### OBJECTIVE
Repeat the material exactly, every line of it.

### RECORDED DATA
--------------------------------------------------
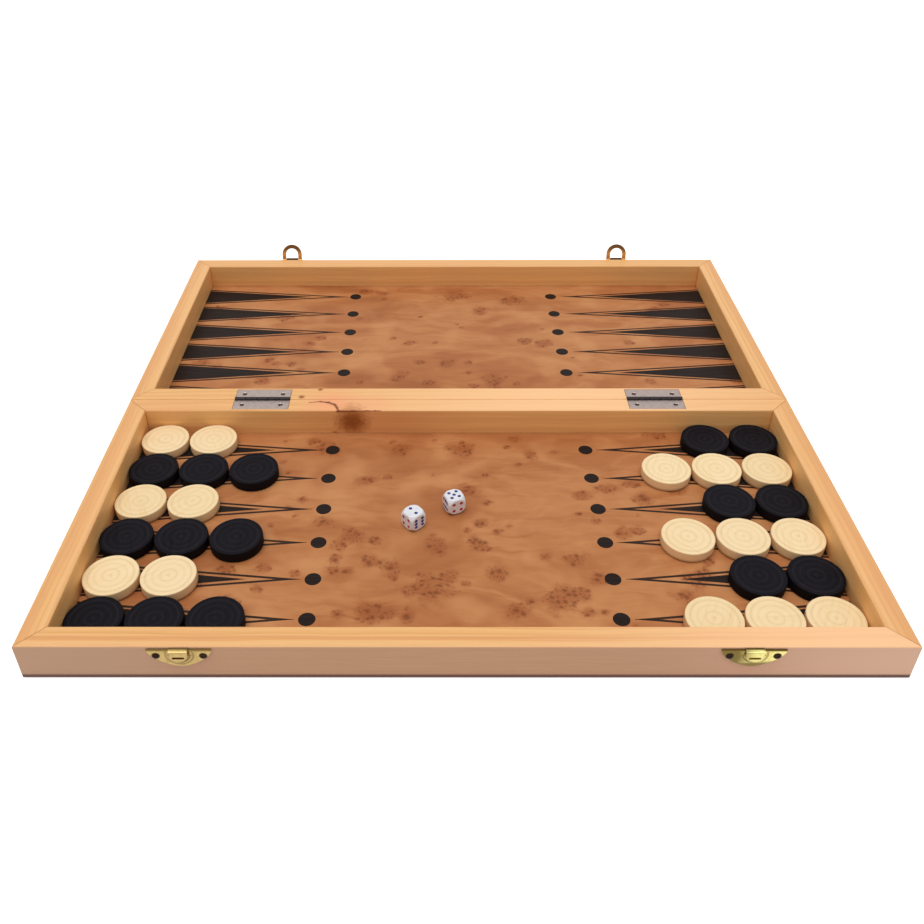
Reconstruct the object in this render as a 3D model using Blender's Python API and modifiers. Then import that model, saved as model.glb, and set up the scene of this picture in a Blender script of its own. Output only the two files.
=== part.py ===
"""Folding backgammon case, opened flat: two mitred trays on a pair of butt hinges.

Two drop-loop clasps stand on the far tray's outer rail and catch a pressed nose on the near
tray's outer rail. Thirty turned checkers and two dice lie in the near tray.
X runs along the fold, +Y points to the far tray, +Z is up. The origin lies on the table under
the middle of the fold. All lengths are in metres.
"""

import math

import bmesh
import bpy
from mathutils import Matrix, Vector

# Fits and cuts
SEAM = 0.0003  # clearance between two pieces that touch in the real board
OVERRUN = 0.003  # how far a cut runs past the piece it cuts
FLAT = math.radians(0.1)  # faces within this angle of each other count as one flat face

# Trays
CASE_WIDTH = 0.480
TRAY_DEPTH = 0.229
TRAY_HEIGHT = 0.025
RAIL_WIDTH = 0.0143
RAIL_EDGE_ROUND = 0.0009
ROUND_STEPS = 3
PANEL_THICKNESS = 0.0044
REBATE_LAP = 0.006  # how far the floor panel runs in under the rails
VENEER_THICKNESS = 0.0006
RAIL_FOOT_CHAMFER = 0.0006

# Butt hinges
HINGE_INSET = 0.0967  # end of the case to the middle of a hinge
HINGE_LENGTH = 0.040
LEAF_REACH = 0.0123  # pin axis to the leaf's inner edge
LEAF_THICKNESS = 0.0012
BARREL_RADIUS = 0.0016
HINGE_PIN_RADIUS = 0.0008
KNUCKLE_COUNT = 5
KNUCKLE_SIDES = 12
HINGE_SCREW_INSET = 0.006  # leaf end to the screw
HINGE_SCREW_RADIUS = 0.0018
HINGE_SCREW_SINK = 0.00025
HINGE_SLOT_DEPTH = 0.0003
SLOT_LENGTH_SHARE = 1.3  # cross slot's length, in screw head radii
SLOT_WIDTH_SHARE = 0.26

# Clasps
CLASP_INSET = 0.0883  # end of the case to the middle of a clasp
PLATE_WIDTH = 0.0346
PLATE_DROP = 0.0124  # crescent's depth below its straight edge
PLATE_TOP_INSET = 0.0011  # rim down to the plate's straight edge
PLATE_THICKNESS = 0.0010
PLATE_STEPS = 20
PLATE_SCREW_OFFSET = 0.0126
PLATE_SCREW_DROP = 0.0043
PLATE_SCREW_RADIUS = 0.0020
PLATE_SCREW_HEIGHT = 0.0008
PLATE_SCREW_CROWN = 0.0013  # radius of the head's flat crown
PLATE_SLOT_DEPTH = 0.0004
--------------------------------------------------
### COMPLETED TASK
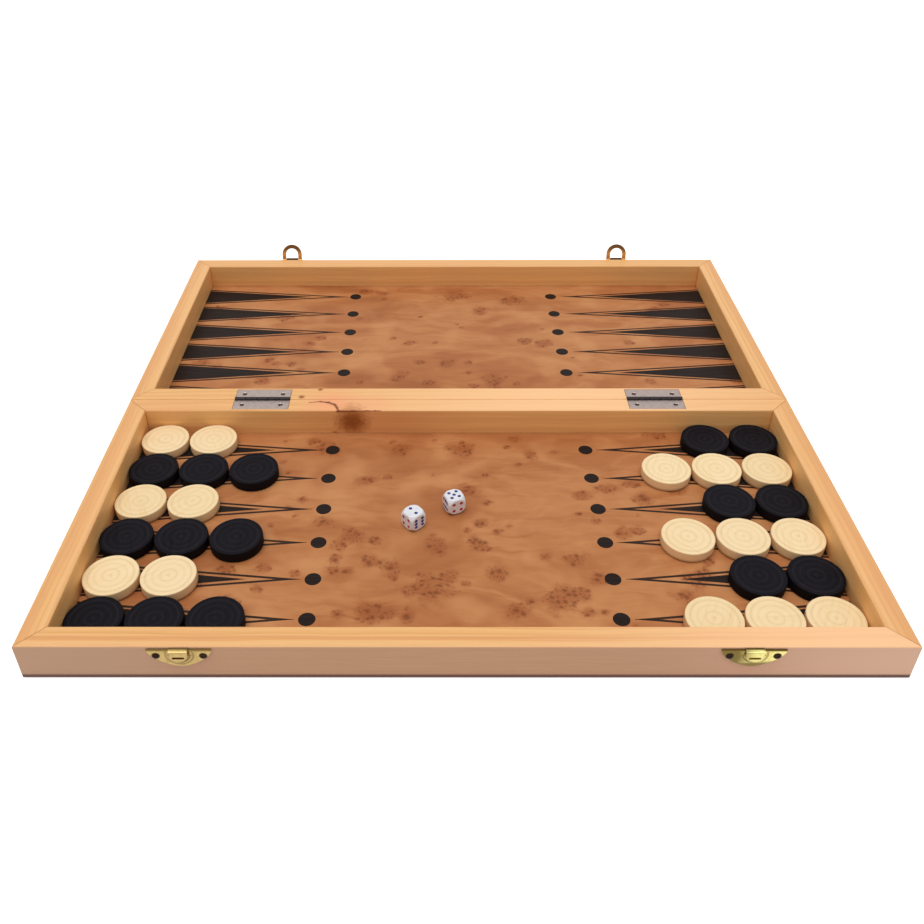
Reconstruct the object in this render as a 3D model using Blender's Python API and modifiers. Then import that model, saved as model.glb, and set up the scene of this picture in a Blender script of its own. Output only the two files.
=== part.py ===
"""Folding backgammon case, opened flat: two mitred trays on a pair of butt hinges.

Two drop-loop clasps stand on the far tray's outer rail and catch a pressed nose on the near
tray's outer rail. Thirty turned checkers and two dice lie in the near tray.
X runs along the fold, +Y points to the far tray, +Z is up. The origin lies on the table under
the middle of the fold. All lengths are in metres.
"""

import math

import bmesh
import bpy
from mathutils import Matrix, Vector

# Fits and cuts
SEAM = 0.0003  # clearance between two pieces that touch in the real board
OVERRUN = 0.003  # how far a cut runs past the piece it cuts
FLAT = math.radians(0.1)  # faces within this angle of each other count as one flat face

# Trays
CASE_WIDTH = 0.480
TRAY_DEPTH = 0.229
TRAY_HEIGHT = 0.025
RAIL_WIDTH = 0.0143
RAIL_EDGE_ROUND = 0.0009
ROUND_STEPS = 3
PANEL_THICKNESS = 0.0044
REBATE_LAP = 0.006  # how far the floor panel runs in under the rails
VENEER_THICKNESS = 0.0006
RAIL_FOOT_CHAMFER = 0.0006

# Butt hinges
HINGE_INSET = 0.0967  # end of the case to the middle of a hinge
HINGE_LENGTH = 0.040
LEAF_REACH = 0.0123  # pin axis to the leaf's inner edge
LEAF_THICKNESS = 0.0012
BARREL_RADIUS = 0.0016
HINGE_PIN_RADIUS = 0.0008
KNUCKLE_COUNT = 5
KNUCKLE_SIDES = 12
HINGE_SCREW_INSET = 0.006  # leaf end to the screw
HINGE_SCREW_RADIUS = 0.0018
HINGE_SCREW_SINK = 0.00025
HINGE_SLOT_DEPTH = 0.0003
SLOT_LENGTH_SHARE = 1.3  # cross slot's length, in screw head radii
SLOT_WIDTH_SHARE = 0.26

# Clasps
CLASP_INSET = 0.0883  # end of the case to the middle of a clasp
PLATE_WIDTH = 0.0346
PLATE_DROP = 0.0124  # crescent's depth below its straight edge
PLATE_TOP_INSET = 0.0011  # rim down to the plate's straight edge
PLATE_THICKNESS = 0.0010
PLATE_STEPS = 20
PLATE_SCREW_OFFSET = 0.0126
PLATE_SCREW_DROP = 0.0043
PLATE_SCREW_RADIUS = 0.0020
PLATE_SCREW_HEIGHT = 0.0008
PLATE_SCREW_CROWN = 0.0013  # radius of the head's flat crown
PLATE_SLOT_DEPTH = 0.0004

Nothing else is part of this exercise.